What potential evidence does he contaminate? He touches the milk glass (I’m not even sure if you can get prints off of a sweating glass) and some bullet casings. These guys aren’t CSI, they’re rural sheriffs.

You’re the only person I’ve talked to who’s brought up the Sheriff’s incompetence. I didn’t get that impression from the film at all.

This isn’t explained in the book, either. However, in the book (as in the movie) Chigurh finds the phone bill (which he finds in Carla Jean’s grandmother’s house, also… very convenient timing, I’d say). The phone bill had calls to Odessa and Del Rio, which would explain how Chigurh knew to head there… it seems a stretch to go there based on a long-distance phone call, but he didn’t have anything else to go with, and the book has no other explanation.

How the Mexicans found Llewelyn in Del Rio is not explained. And the scene in the movie that shows the Mexican in the suit helping Carla Jean and her mother with the bags at the bus depot is not in the book at all.

Oh, and from the book, Carla Jean’s “mom” is actually her grandmother, but it’s not integral to the plot so it was easy for the Cohen Brothers to not explain it.

In the film they go one step further than simply being ambiguous, they actually change it to her mother.

At the end of the film she’s at the mother/grandmother’s house and tells Anton “I buried my mother today.”

I’m not sure on the exact conversation but I’m pretty sure Carla Jean also asks Llewelyn “What about my mother?” “They won’t bother her.”

Just because they are rural police it doesn’t mean they are buffoons. They should know how to keep a crime scene as uncontaminated as possible.

From the book, there is no glass bottle. Anton opens the refrigerator, drinks from a carton, and puts the carton back.

In the movie, the Cohen brothers use a glass bottle that is left out and “sweats”. Bell picks up the bottle and pours from it. He shouldn’t have opened a cupboard, or touched the bottle.

It’s not a big deal… this is the least of my questions. But it seemed that in the movie, Bell wasn’t all that conscious of maintaining evidence integrity. He is portrayed much differently in the book. I just wondered if anyone had heard if there was a reason the Cohen’s decided to go that way.
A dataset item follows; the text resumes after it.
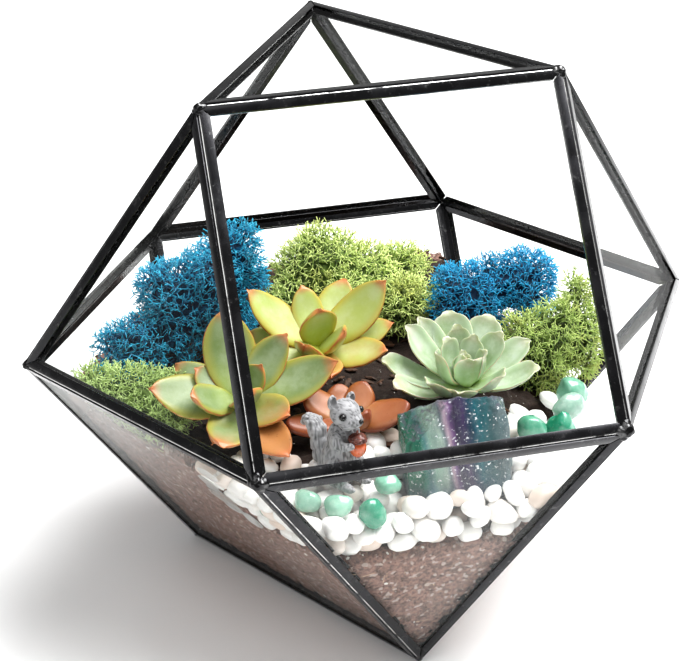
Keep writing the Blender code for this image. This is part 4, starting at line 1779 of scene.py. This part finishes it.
def add_camera():
    back = orbit(CAMERA_AZIMUTH, CAMERA_ELEVATION)
    side = Vector((0, 0, 1)).cross(back).normalized()
    up = back.cross(side)
    roll = math.radians(CAMERA_ROLL)
    right = math.cos(roll) * side + math.sin(roll) * up
    above = math.cos(roll) * up - math.sin(roll) * side
    data = bpy.data.cameras.new("camera")
    data.lens = CAMERA_LENS
    data.sensor_width = CAMERA_SENSOR
    data.clip_start = 0.01
    camera = bpy.data.objects.new("camera", data)
    turn = Matrix((right, above, back)).transposed().to_4x4()
    camera.matrix_world = Matrix.Translation(CAMERA_TARGET + back * CAMERA_DISTANCE) @ turn
    bpy.context.scene.collection.objects.link(camera)
    bpy.context.scene.camera = camera
    return camera


def add_area(name, azimuth, elevation, distance, size, power):
    direction = orbit(azimuth, elevation)
    data = bpy.data.lights.new(name, "AREA")
    data.size = size
    data.energy = power
    lamp = bpy.data.objects.new(name, data)
    lamp.matrix_world = Matrix.Translation(direction * distance) @ turned_to(direction, 0)
    bpy.context.scene.collection.objects.link(lamp)
    return lamp


def floor_finish():
    look = bpy.context.scene.terrarium_studio
    made = Finish("pale_floor", {"Roughness": 0.9})
    shade = [c * 0.985 for c in look.floor]
    made.drive({"Base Color": made.mix(made.noise(12, 2), shade, look.floor)})
    return made.material


def add_floor():
    bm = bmesh.new()
    bmesh.ops.create_grid(bm, x_segments=4, y_segments=4, size=4)
    mesh = bpy.data.meshes.new("floor")
    bm.to_mesh(mesh)
    bm.free()
    mesh.materials.append(floor_finish())
    floor = bpy.data.objects.new("floor", mesh)
    bpy.context.scene.collection.objects.link(floor)
    return floor


def set_sky(strength):
    world = bpy.data.worlds.new("studio")
    world.use_nodes = True
    background = world.node_tree.nodes["Background"]
    background.inputs["Color"].default_value = (1, 1, 1, 1)
    background.inputs["Strength"].default_value = strength
    bpy.context.scene.world = world


def build_stage():
    """White floor, soft light and the camera."""
    look = bpy.context.scene.terrarium_studio
    set_sky(look.sky)
    add_floor()
    add_area("key", 92, 64, 1.3, 1.0, look.key_power)
    add_area("fill", -40, 50, 1.4, 1.0, look.fill_power)
    add_camera()
    view = bpy.context.scene.view_settings
    view.view_transform = "Standard"
    view.look = "Medium High Contrast"


# Operators and panel


class TERRARIUM_OT_strips(bpy.types.Operator):
    """One folded strip per edge, in the frame's own section, with softened folds"""

    bl_idname = "terrarium.strips"
    bl_label = "Metal strips"

    def execute(self, context):
        build_strips()
        return {"FINISHED"}


class TERRARIUM_OT_seams(bpy.types.Operator):
    """A thin line of solder along every edge, which swells and dips a little"""

    bl_idname = "terrarium.seams"
    bl_label = "Solder seams"

    def execute(self, context):
        build_seams()
        return {"FINISHED"}


class TERRARIUM_OT_beads(bpy.types.Operator):
    """A lump of solder over every corner, with short runs into the edges that meet there"""

    bl_idname = "terrarium.beads"
    bl_label = "Solder beads"

    def execute(self, context):
        build_beads()
        return {"FINISHED"}


class TERRARIUM_OT_panes(bpy.types.Operator):
    """The frame's panes keep their own meshes and take the dusty glass"""

    bl_idname = "terrarium.panes"
    bl_label = "Panes"

    def execute(self, context):
        build_panes()
        return {"FINISHED"}


class TERRARIUM_OT_soil(bpy.types.Operator):
    """Crumbly potting mix, pressed flat against the panes and loose on top"""

    bl_idname = "terrarium.soil"
    bl_label = "Soil"

    def execute(self, context):
        build_soil()
        return {"FINISHED"}


class TERRARIUM_OT_flecks(bpy.types.Operator):
    """White perlite grains and pale fibres, mostly where the soil lies against the glass"""

    bl_idname = "terrarium.flecks"
    bl_label = "Perlite and straw"

    def execute(self, context):
        build_flecks()
        return {"FINISHED"}


class TERRARIUM_OT_bark(bpy.types.Operator):
    """Dark flakes of bark that lie loose on the soil between the plants"""

    bl_idname = "terrarium.bark"
    bl_label = "Bark flakes"

    def execute(self, context):
        build_bark()
        return {"FINISHED"}


class TERRARIUM_OT_gravel(bpy.types.Operator):
    """Water-worn white pebbles, a few of them pink or beige"""

    bl_idname = "terrarium.gravel"
    bl_label = "White gravel"

    def execute(self, context):
        build_gravel()
        return {"FINISHED"}


class TERRARIUM_OT_green_stones(bpy.types.Operator):
    """Ten tumbled stones, from dark emerald to pale mint"""

    bl_idname = "terrarium.green_stones"
    bl_label = "Green stones"

    def execute(self, context):
        build_green_stones()
        return {"FINISHED"}


class TERRARIUM_OT_fluorite(bpy.types.Operator):
    """A block of banded fluorite, sawn and tumbled, with chipped corners"""

    bl_idname = "terrarium.fluorite"
    bl_label = "Fluorite block"

    def execute(self, context):
        build_fluorite()
        return {"FINISHED"}


class TERRARIUM_OT_squirrel(bpy.types.Operator):
    """A grey resin squirrel that sits upright and holds an acorn"""

    bl_idname = "terrarium.squirrel"
    bl_label = "Squirrel"

    def execute(self, context):
        build_squirrel()
        return {"FINISHED"}


class TERRARIUM_OT_golden_left(bpy.types.Operator):
    """The left golden sedum, sunburnt below"""

    bl_idname = "terrarium.golden_left"
    bl_label = "Golden sedum, left"

    def execute(self, context):
        build_golden_left()
        return {"FINISHED"}


class TERRARIUM_OT_golden_centre(bpy.types.Operator):
    """The golden sedum in the middle"""

    bl_idname = "terrarium.golden_centre"
    bl_label = "Golden sedum, centre"

    def execute(self, context):
        build_golden_centre()
        return {"FINISHED"}


class TERRARIUM_OT_red(bpy.types.Operator):
    """The fat red leaves behind the squirrel"""

    bl_idname = "terrarium.red"
    bl_label = "Red sedum"

    def execute(self, context):
        build_red()
        return {"FINISHED"}


class TERRARIUM_OT_echeveria(bpy.types.Operator):
    """The pale rosette on the right"""

    bl_idname = "terrarium.echeveria"
    bl_label = "Echeveria"

    def execute(self, context):
        build_echeveria()
        return {"FINISHED"}


class TERRARIUM_OT_blue_left(bpy.types.Operator):
    """The tall blue clump at the back left"""

    bl_idname = "terrarium.blue_left"
    bl_label = "Blue moss, left"

    def execute(self, context):
        build_blue_left()
        return {"FINISHED"}


class TERRARIUM_OT_blue_right(bpy.types.Operator):
    """The finer blue cushion at the right"""

    bl_idname = "terrarium.blue_right"
    bl_label = "Blue moss, right"

    def execute(self, context):
        build_blue_right()
        return {"FINISHED"}


class TERRARIUM_OT_green_centre(bpy.types.Operator):
    """The yellow-green clump between the blue ones"""

    bl_idname = "terrarium.green_centre"
    bl_label = "Green moss, centre"

    def execute(self, context):
        build_green_centre()
        return {"FINISHED"}


class TERRARIUM_OT_green_right(bpy.types.Operator):
    """The dense green clump behind the right stones"""

    bl_idname = "terrarium.green_right"
    bl_label = "Green moss, right"

    def execute(self, context):
        build_green_right()
        return {"FINISHED"}


class TERRARIUM_OT_green_left(bpy.types.Operator):
    """The low green clump behind the lower left pane"""

    bl_idname = "terrarium.green_left"
    bl_label = "Green moss, left"

    def execute(self, context):
        build_green_left()
        return {"FINISHED"}


class TERRARIUM_OT_stage(bpy.types.Operator):
    """White floor, soft light and the camera"""

    bl_idname = "terrarium.stage"
    bl_label = "Stage"

    def execute(self, context):
        build_stage()
        return {"FINISHED"}


OPERATORS = (
    TERRARIUM_OT_strips,
    TERRARIUM_OT_seams,
    TERRARIUM_OT_beads,
    TERRARIUM_OT_panes,
    TERRARIUM_OT_soil,
    TERRARIUM_OT_flecks,
    TERRARIUM_OT_bark,
    TERRARIUM_OT_gravel,
    TERRARIUM_OT_green_stones,
    TERRARIUM_OT_fluorite,
    TERRARIUM_OT_squirrel,
    TERRARIUM_OT_golden_left,
    TERRARIUM_OT_golden_centre,
    TERRARIUM_OT_red,
    TERRARIUM_OT_echeveria,
    TERRARIUM_OT_blue_left,
    TERRARIUM_OT_blue_right,
    TERRARIUM_OT_green_centre,
    TERRARIUM_OT_green_right,
    TERRARIUM_OT_green_left,
    TERRARIUM_OT_stage,
)


class TERRARIUM_PT_panel(bpy.types.Panel):
    """Lists the terrarium's operators and settings."""

    bl_label = "Terrarium"
    bl_space_type = "VIEW_3D"
    bl_region_type = "UI"
    bl_category = "Terrarium"

    def draw(self, context):
        for made in OPERATORS:
            self.layout.operator(made.bl_idname)
        for key, group in SETTINGS.items():
            box = self.layout.box()
            box.label(text=group.__doc__)
            settings = getattr(context.scene, key)
            for name in group.__annotations__:
                box.prop(settings, name)


def register():
    for made in (*SETTINGS.values(), *OPERATORS, TERRARIUM_PT_panel):
        bpy.utils.register_class(made)
    for key, group in SETTINGS.items():
        setattr(bpy.types.Scene, key, bpy.props.PointerProperty(type=group))


def unregister():
    for key in SETTINGS:
        delattr(bpy.types.Scene, key)
    for made in reversed((*SETTINGS.values(), *OPERATORS, TERRARIUM_PT_panel)):
        bpy.utils.unregister_class(made)


def main():
    register()
    for made in OPERATORS:
        group, name = made.bl_idname.split(".")
        getattr(getattr(bpy.ops, group), name)()


if __name__ == "__main__":
    main()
You are correct. And in the book, she is also referred to as her “mother”. In the book, however, Cormac McCarthy (the author) spends some time detailing the actual relationship between Carla Jean and her grandmother. Like I said, it isn’t a very important detail in the book, so I can see why the Cohen’s didn’t bother to explain it. It really doesn’t matter one way or the other.

I think it’s likely that, even if you’re right and they are displaying incompetence in the movie, I don’t think it was the Cohen brothers’ intention.

AutiePam, can you refresh my mind as to what you mean by Mexicans in the Barracuda? I’m not sure I know what scene you are referring to from the book.

Here’s my question though, why shouldn’t he have touched the bottle. I have serious doubts that they’d be able to do a thing with it anyway. Unless somebody can show otherwise I’m going to assume that in 1980 it was impossible to get fingerprints off of wet glass.